Records of global temperature changes over the last century clearly show a long-term warming trend. Since 1970 each decade has been warmer than the previous one. The decade from 2001 to 2010 was the warmest on record; 1998, 2005 and 2010 are the equal warmest years on record.
Over the course of the 20th century, the surface of the Earth has warmed by about O.74″C.In the last 30 years warming has proceeded at a rate of about 0.17″C per decade. There is no evidence to suggest that this warming trend has stopped.
From a longer term perspective, the temperature is higher now than at any other time during the last 2000 years and probably since the mid-Holocene 6000-8000 years ago. The current climate is significantly warmer than the Medieval Warm Period, which was mainly a northern hemisphere phenomenon.
Scientists are careful to look at trends over 25 – 30 years because natural variability means that short term changes can be misleading. For example, one cooler year is not evidence that the globe is cooling.
Misunderstanding 2: Carbon dioxide is not the problem
Physical principles established more than a century ago tell us that greenhouse gases, such as carbon dioxide, trap heat and keep the planet warmer than it would otherwise be. Without greenhouse gases the average surface temperature of the Earth would be about thirty degrees colder. Carbon dioxide accounts for about 2O per cent of this natural greenhouse effect.
Increasing carbon dioxide concentrations raises the temperature of the Earth’s surface. Until around 200 years ago, the natural exchange of carbon dioxide between the atmosphere, the oceans and vegetation, was roughly in balance. For the last 200 years, because of human activities, carbon dioxide has been added to the atmosphere at a rate faster than it can be removed through natural processes.
Misunderstanding 3: Climate is always changing and current warming is just part of a natural cycle
Weather varies from day to day, year to year and decade to decade. Climate changes much more slowly and these changes can only be measured by looking at trends over 25 to 30 years and longer.

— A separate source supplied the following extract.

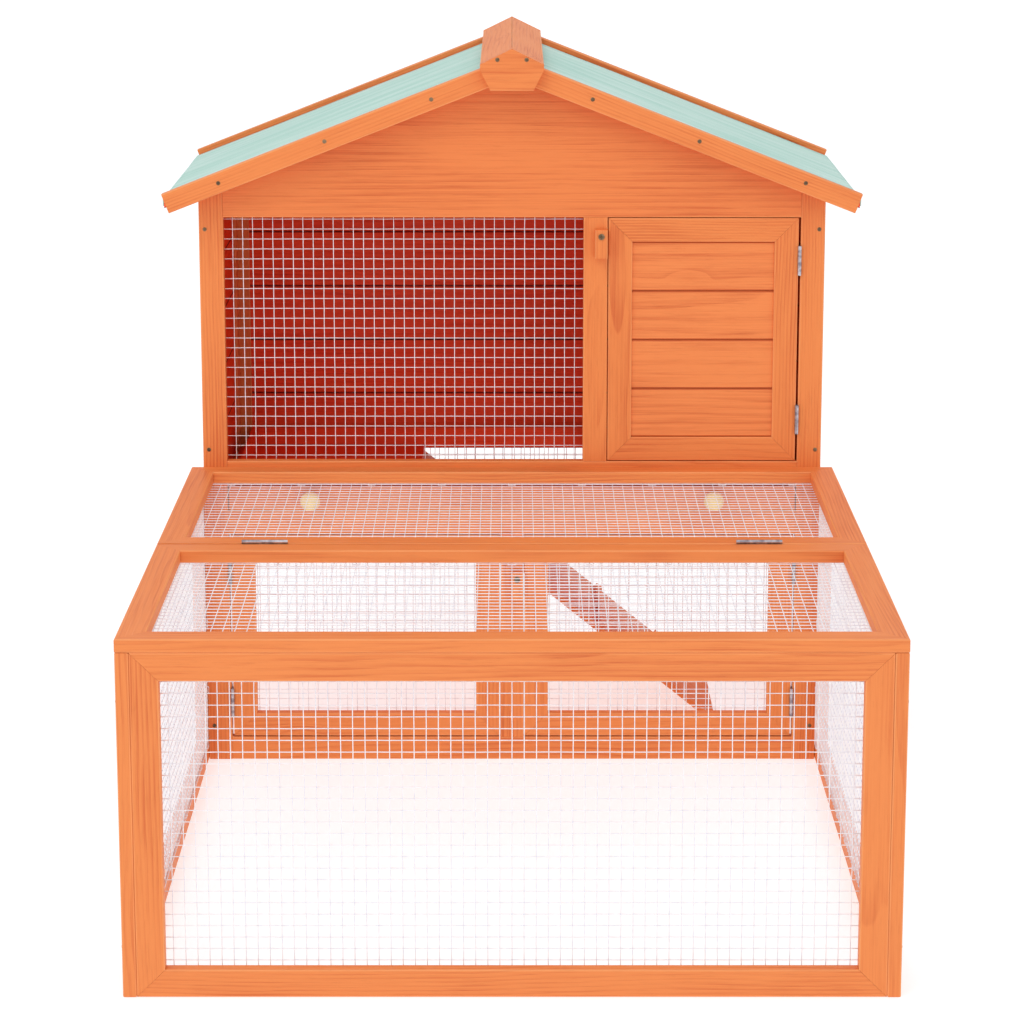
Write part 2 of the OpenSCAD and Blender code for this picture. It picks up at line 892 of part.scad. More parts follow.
module right_door_mesh() {
    color(zinc) lower_door_mesh();
}

module right_door_leaves() {
    color(zinc) at_post_hinges(lower_hinge_zs) hinge_leaf(hinge_l, -1);
}

module right_door_screws() {
    color(steel) at_post_hinges(lower_hinge_zs) leaf_screws(hinge_l, -1);
}

module left_door_frame() {
    color(stain) mirror([1, 0, 0]) lower_door_frame();
}

module left_door_mesh() {
    color(zinc) mirror([1, 0, 0]) lower_door_mesh();
}

module left_door_leaves() {
    color(zinc) mirror([1, 0, 0]) at_post_hinges(lower_hinge_zs) hinge_leaf(hinge_l, -1);
}

module left_door_screws() {
    color(steel) mirror([1, 0, 0]) at_post_hinges(lower_hinge_zs) leaf_screws(hinge_l, -1);
}

// ---- Turn latches, standing upright, clear of the doors ----

// A latch on its pivot, with its long end pointing down
module turn_latch() {
    difference() {
        block([-latch_w / 2, -turn_gap - latch_t, latch_heel - latch_l],
              [latch_w / 2, -turn_gap, latch_heel]);
        translate([0, 1, 0]) rotate([90, 0, 0])
            cylinder(r = latch_screw_r + pin_fit, h = latch_t + 3);
    }
}

module nest_latch() {
    color(stain) translate(nest_pivot) turn_latch();
}

module right_latch() {
    color(stain) translate(right_pivot) turn_latch();
}

module left_latch() {
    color(stain) translate(left_pivot) rotate([0, 180, 0]) turn_latch();
}

// ---- Tray ----

module tray_base() {
    color(deep_stain) difference() {
        block([-tray_half, inside_y, tray_z], [tray_half, tray_back_y, tray_top - tray_rim_drop]);
        block([-tray_half + tray_wall, inside_y - 1, tray_z + tray_t],
              [tray_half - tray_wall, tray_back_y - tray_wall, tray_top]);
        block([hatch_left, hatch_y0, tray_z - 1], [hatch_right, hatch_y1, tray_top]);
    }
}

module at_knobs() {
    for (side = [-1, 1])
        translate([side * knob_x, wall_y, (tray_z + tray_top) / 2]) rotate([90, 0, 0]) children();
}

module tray_front() {
    color(stain) block([-tray_half, wall_y, tray_z], [tray_half, inside_y, tray_top]);
}

// A turned ball on a short neck
neck_l = 5;
neck_r = 5.85;
ball_sink = 1.3;

module tray_knobs() {
    color(bare_wood) at_knobs() {
        cylinder(r = neck_r, h = neck_l + knob_r);
        translate([0, 0, neck_l + knob_r - ball_sink]) sphere(r = knob_r);
    }
}

front_posts();
front_rails();
front_gable();
mullion();
centre_post();
side_frames();
side_boards();
back_posts();
back_rails();
back_boards();
floor_bearers();
house_floor();
nest_partition();
ramp_board();
ramp_cleats();
front_mesh();
back_mesh();
left_mesh();
right_mesh();
roof_decks();
roof_felts();
barge_boards();
ridge_caps();
ridge_plates();
run_front_frame();
run_side_frames();
run_top_frame();
run_front_mesh();
run_left_mesh();
run_right_mesh();
run_top_mesh();
wall_screws();
roof_screws();
run_screws();
latch_screws();
hinge_leaves();
hinge_pins();
hinge_screws();
lid_frame();
lid_mesh();
lid_leaves();
lid_screws();
nest_door_frame();
nest_door_boards();
nest_door_leaves();
nest_door_screws();
left_door_frame();
left_door_mesh();
left_door_leaves();
left_door_screws();
right_door_frame();
right_door_mesh();
right_door_leaves();
right_door_screws();
nest_latch();
left_latch();
right_latch();
tray_base();
tray_front();
tray_knobs();
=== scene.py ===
import json
import math
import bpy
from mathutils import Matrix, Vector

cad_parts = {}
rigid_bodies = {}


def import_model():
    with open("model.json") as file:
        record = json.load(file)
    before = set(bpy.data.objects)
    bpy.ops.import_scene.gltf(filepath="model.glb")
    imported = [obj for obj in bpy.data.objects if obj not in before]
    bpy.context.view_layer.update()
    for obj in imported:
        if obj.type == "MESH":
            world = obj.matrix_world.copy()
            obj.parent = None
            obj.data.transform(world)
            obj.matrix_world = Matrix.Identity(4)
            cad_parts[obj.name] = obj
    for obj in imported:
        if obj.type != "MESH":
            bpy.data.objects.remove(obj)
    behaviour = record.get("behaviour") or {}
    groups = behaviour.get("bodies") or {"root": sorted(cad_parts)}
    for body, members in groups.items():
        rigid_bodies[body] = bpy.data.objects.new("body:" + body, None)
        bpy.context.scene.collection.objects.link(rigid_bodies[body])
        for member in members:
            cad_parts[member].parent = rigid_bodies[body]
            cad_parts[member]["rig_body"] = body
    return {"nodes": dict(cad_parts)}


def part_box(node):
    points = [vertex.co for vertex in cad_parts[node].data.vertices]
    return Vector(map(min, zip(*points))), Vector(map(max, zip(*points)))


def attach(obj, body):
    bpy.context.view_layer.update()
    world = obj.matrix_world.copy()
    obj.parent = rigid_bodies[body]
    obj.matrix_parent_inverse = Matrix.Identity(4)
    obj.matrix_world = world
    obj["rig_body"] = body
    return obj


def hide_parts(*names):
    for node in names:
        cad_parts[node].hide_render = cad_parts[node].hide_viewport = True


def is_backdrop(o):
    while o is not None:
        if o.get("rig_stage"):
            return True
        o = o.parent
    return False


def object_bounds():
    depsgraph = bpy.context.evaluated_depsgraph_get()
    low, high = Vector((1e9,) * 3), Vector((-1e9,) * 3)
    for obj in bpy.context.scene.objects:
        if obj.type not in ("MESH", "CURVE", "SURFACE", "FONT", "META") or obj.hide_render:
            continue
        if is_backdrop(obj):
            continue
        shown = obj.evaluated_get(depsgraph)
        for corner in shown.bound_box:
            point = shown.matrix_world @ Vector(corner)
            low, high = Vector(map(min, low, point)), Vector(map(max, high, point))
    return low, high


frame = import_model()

import zlib

import bmesh
import bpy
import numpy as np

cad_low, cad_high = (list(corner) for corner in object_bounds())

# ---------------------------------------------------------------------------------------------------------
# The setting: a pale floor under soft studio light, and a camera that stands square in front of the run
# and looks slightly down on its wire top.

STAND_BACK = 3.1166     # from the run's front to the lens
EYE_HEIGHT = 1.3011
LOOK_DOWN = 11.504      # degrees below the horizon
LENS = 108.41           # mm, on a 36 mm sensor
FALL = -0.12            # share of the picture's width that the lens is shifted down
FLOOR_HALF = 30.0
FLOOR_DROP = 0.0004     # keeps the floor just under the feet
FLOOR_GLOW = 0.55       # a little light of its own, so that it stays pale in the hutch's shade
SKY_LIGHT = 0.84        # soft light from all round


def add_object(name, data):
    """Puts new mesh, camera or light data into the scene as an object."""
    thing = bpy.data.objects.new(name, data)
    bpy.context.scene.collection.objects.link(thing)
    return thing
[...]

There is an element of randomness in regional weather, and it can be affected by short term events like volcanic eruptions. But climate doesn’t change on its own; something must cause the changes. For example, the cycle of ice ages and warm inter-glacial periods is due to small variations in the Earth’s orbit which alter patterns of absorbed sunlight.
Changed patterns of sunlight trigger changes in ice sheets and greenhouse gas concentrations in the atmosphere that reinforce the original effects (scientists call this a feedback).
The warming of the last 60 years cannot be explained by natural factors such as the earth’s orbit, changes in the sun, sunspots or volcanos. We can only explain this warming if greenhouse gas emissions from human activities are taken into account.
Misunderstanding 4: The ‘Climategate’ emails prove the science was rigged/ climate scientists are just in it for the research grants
The so-called ‘Climategate’ emails stolen from the University of East Anglia’s Climatic Research Unit were scrutinised by three independent investigations, including one conducted by a multi-party committee of the UK Parliament’s House of Commons. All concluded that there was no evidence, of scientific malpractice.
The Climatic Research Unit’s published research is, and has always been, fully reviewed by the relevant journals. It is also only one strand of research underpinning the strong global consensus among climate scientists that human activity is affecting the world’s climate.
Misunderstanding 5: Australia is so small in the scheme of things-other, bigger countries must move before we commit
Australia would not be acting alone. Major emitters, including the European Union, China and the United States, are already acting to reduce greenhouse gas emissions. Even India, the poorest major economy, is introducing an energy saving scheme to help its major companies reduce emissions, and a coal tax to fund renewable energy technology.
Australia is one of the world’s largest emitters of greenhouse gases per person, one of the top 20 highest emitting countries, and well-off compared to many other countries. Developing countries and other middle level emitters expect Australia to play its part.
By acting Australia increases the confidence of others to reduce emissions and the probability of a global agreement in the medium term.
Misunderstanding 6: If China is increasing its emissions and opening a new fossil fuel power station every week (month or…) what is the point of Australia actually reducing its emissions?
As China, India and Brazil improve their living standards their absolute emissions will inevitably grow. It is important that they are encouraged to minimize that growth. China’s five year plan commitments will see an unprecedented reduction in the emissions intensity of the economy. Brazil and India are also acting to reduce their emissions growth.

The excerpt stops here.